In this article, we outline ABM's newest trends, transformations and how can work in a B2B tech enterprise setting. By adapting this new approach to ABM, your marketing organization can get a head start to increased success.

Agile ABM, or "Account-based marketing 3.0"

We're dubbing the discipline Agile Account-Based Marketing. It utilizes old and forgotten techniques in a new way, and arms the practice with new understanding and new technology. Although this "mini-revolution" is taking place largely unnoticed, a few major organizations - clients of ours are quietly catch on.  

 Agile ABM enables three business-outcomes as opposed to traditional account-based marketing plays:


Spoiler! When shifting to Agile ABM, your marketing organization will become more efficient and will make the sales department happier. It ultimately helps marketing contribute to the bottom line more than ever. 

History lesson: account-based marketing 1.0 & 2.0 


Before ABM even had a name

The process of approaching, marketing and selling to large corporate accounts is, in fact, quite old - probably as old as the advertising industry itself. An accurate representation of this scheme from the 1960s is depicted in the Netflix series "Mad Men", where advertising agencies engage and nurture their prospects on a company-by-company basis. They devise lengthly strategies and pour copious amounts of resources into winning the deal (dinner parties with cigars and whiskey, anyone?). 

Since the nineties, B2B organizations have been moving away from mass marketing and towards a more personalized way of communication.
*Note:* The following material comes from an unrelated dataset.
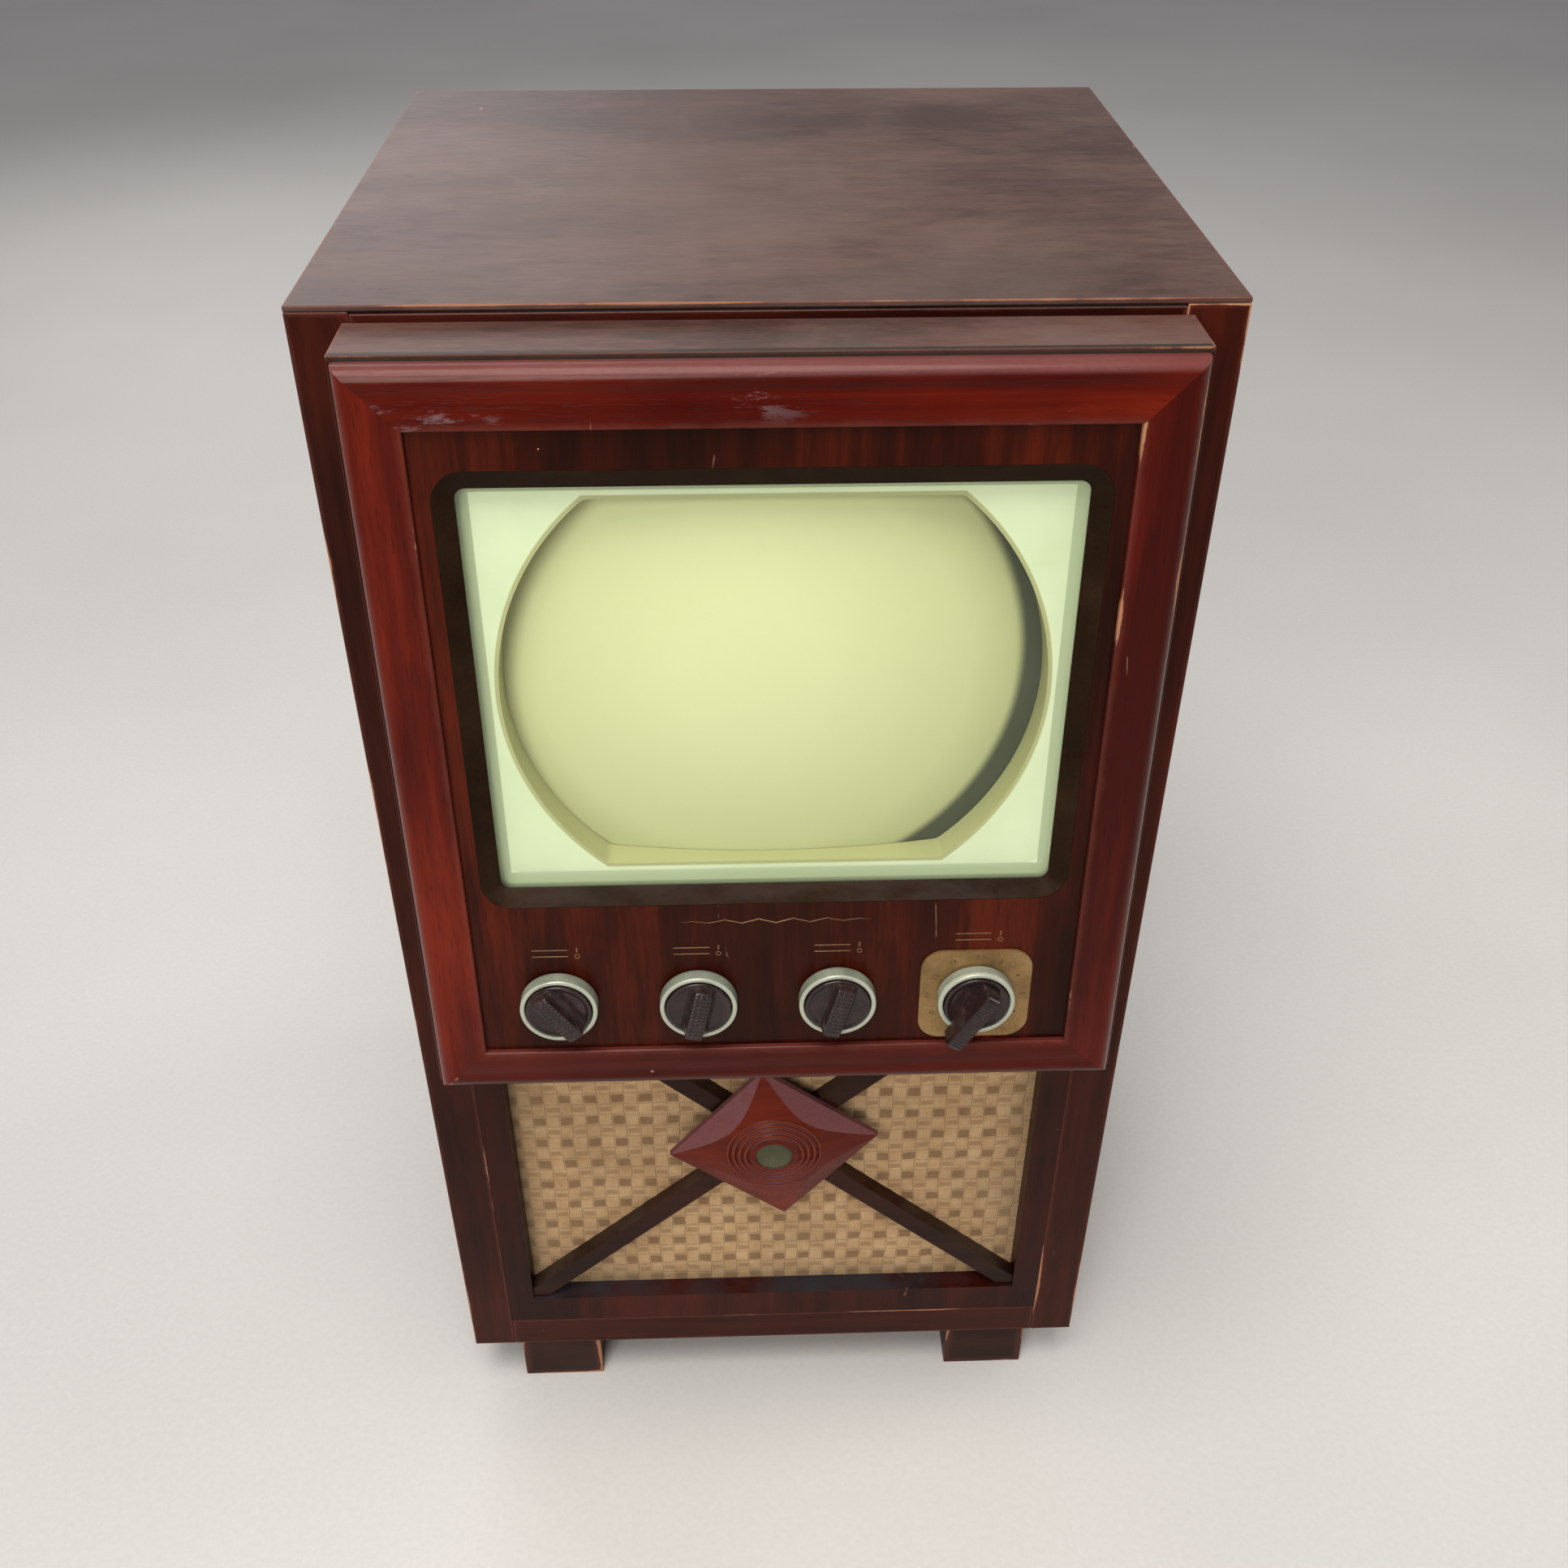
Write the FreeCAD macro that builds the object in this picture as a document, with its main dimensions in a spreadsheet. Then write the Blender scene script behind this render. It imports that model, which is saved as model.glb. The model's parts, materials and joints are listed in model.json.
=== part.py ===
import FreeCAD, Part
import math
import os
import re

import Sketcher
from FreeCAD import Vector

# A tube television in an upright wooden case. Millimetres, X to the viewer's right, Y from front to
# back, Z up. The origin is on the floor, under the middle of the whole set.
# The screen and the knobs sit on a board that leans back. What is on that board is drawn in the
# board's own axes: X as above, Y into the case square to the board, Z up the slope, with the origin
# at the middle of the bezel moulding's top edge.

SIZES = {
    # case
    "cabinet_width": 450, "cabinet_depth": 408, "case_height": 796, "board": 18,
    "front_thickness": 15, "stile_width": 30, "bottom_rail_height": 27.7, "top_rail_height": 22,
    "top_lip": 3, "top_groove": 1.2, "groove_depth": 3, "back_rebate": 9, "back_thickness": 3,
    "back_inset": 9,
    # feet
    "foot_height": 46, "foot_width": 59, "foot_length": 56, "foot_inner": 132, "foot_setback": 4,
    # grille
    "grille_side": 18.5, "grille_bottom": 25.6, "grille_height": 329, "cross_rail": 10,
    "cloth_thickness": 1.2, "baffle_thickness": 8, "bar_width": 13, "bar_depth": 12,
    "bar_setback": 2, "ornament_side": 100, "ornament_turn": 6, "ornament_edge": 4,
    "ornament_rise": 10.6, "ornament_slope": 0.45, "medallion_diameter": 25,
    "medallion_thickness": 3, "ornament_groove": 0.8,
    # hood and bezel
    "panel_tilt": 2.88, "hood_lap": 3.7, "hood_board": 12, "edge_reach": 46.2,
    "edge_drop": 10.5, "hood_step": 2.6, "bezel_height": 431.9, "bezel_face": 28.9,
    "bezel_edge": 5.5, "bezel_rise": 6.1, "bezel_rebate": 12.2, "panel_recess": 3.4,
    "panel_thickness": 8, "fit_gap": 0.5,
    # window, glass, mask
    "window_width": 317.8, "window_height": 251.8, "window_drop": 48.8, "window_radius": 16.5,
    "sight_width": 297.2, "sight_height": 231.4, "sight_radius": 5.5, "bevel_depth": 4.7,
    "liner_thickness": 5.7, "glass_thickness": 5, "mask_gap": 0.3, "mask_margin": 9,
    "mask_thickness": 3.5, "mask_rim": 5, "mask_dish": 1.7, "mask_radius": 139.2,
    "mask_flat": 106, "mask_corner": 6, "mask_wall": 2,
    # picture tube
    "tube_diameter": 316, "tube_length": 476, "face_radius": 510, "skirt_length": 50,
    "neck_diameter": 36.5, "neck_length": 190, "glass_wall": 6, "tube_gap": 1,
    "base_length": 30, "pin_length": 11, "yoke_diameter": 84, "yoke_length": 62,
    "coil_diameter": 96, "coil_length": 40, "cup_diameter": 86, "cup_reach": 40,
    "clamp_thickness": 2, "clamp_width": 22, "clamp_leg": 16,
    # controls
    "knob_drop": 367.5, "knob_pitch": 78.5, "knob_shift": -4.8, "ring_diameter": 44,
    "ring_wall": 3, "ring_length": 8.2, "ring_gap": 0.7, "ring_web": 1.5, "knob_gap": 0.4,
    "knob_proud": 0.3, "bar_top": 8, "bar_foot": 14, "bar_rise": 8, "bar_span": 30,
    "pointer_top": 9, "pointer_rise": 12.4, "pointer_long": 27.7, "pointer_short": 16,
    "sleeve_diameter": 6.35, "shaft_diameter": 3.2, "running_gap": 0.05, "bushing_diameter": 9.5,
    "bushing_clearance": 0.1, "hold_turn": 36, "contrast_turn": -12, "volume_turn": -15, "channel_turn": -32,
    "pot_diameter": 24, "pot_length": 24, "plate_size": 63, "plate_thickness": 1.6,
    "plate_corner": 13, "tuner_width": 56, "tuner_height": 46, "tuner_length": 50,
    "drum_diameter": 36, "sheet": 1.5,
    # chassis and speaker
    "shelf_thickness": 12, "chassis_width": 350, "chassis_depth": 300, "chassis_height": 50,
    "chassis_setback": 50, "transformer_width": 80, "transformer_height": 80, "bell_inset": 8,
    "cage_width": 88, "cage_depth": 110, "cage_height": 105, "valve_diameter": 26, "valve_height": 60,
    "speaker_diameter": 200, "speaker_depth": 85, "magnet_diameter": 84, "magnet_length": 30,
    "throat_diameter": 36,
    # back cover
    "vent_length": 32, "vent_height": 7, "vent_pitch": 22, "screw_diameter": 3.8, "screw_length": 12,
    "screw_head": 8.4, "screw_crown": 2.9,
}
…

The internet went mainstream in this decade, and marketing was expected to achieve total personalization at scale. 

In the ABM 1.0 era, the aim was for marketing to work more efficiently through automation, and to make predictions which weren't otherwise possible, all while consuming lesser resources. The mind-numbing amounts of demographic- and behavioral-data, as well as the evolution of technology that could process and utilize this data, played an important role in the attempt to create better marketing programs.

Technology was the key player that brought about this sudden shift in account-based marketing, and it is precisely this shift to which we tie the second stage of account-based marketing.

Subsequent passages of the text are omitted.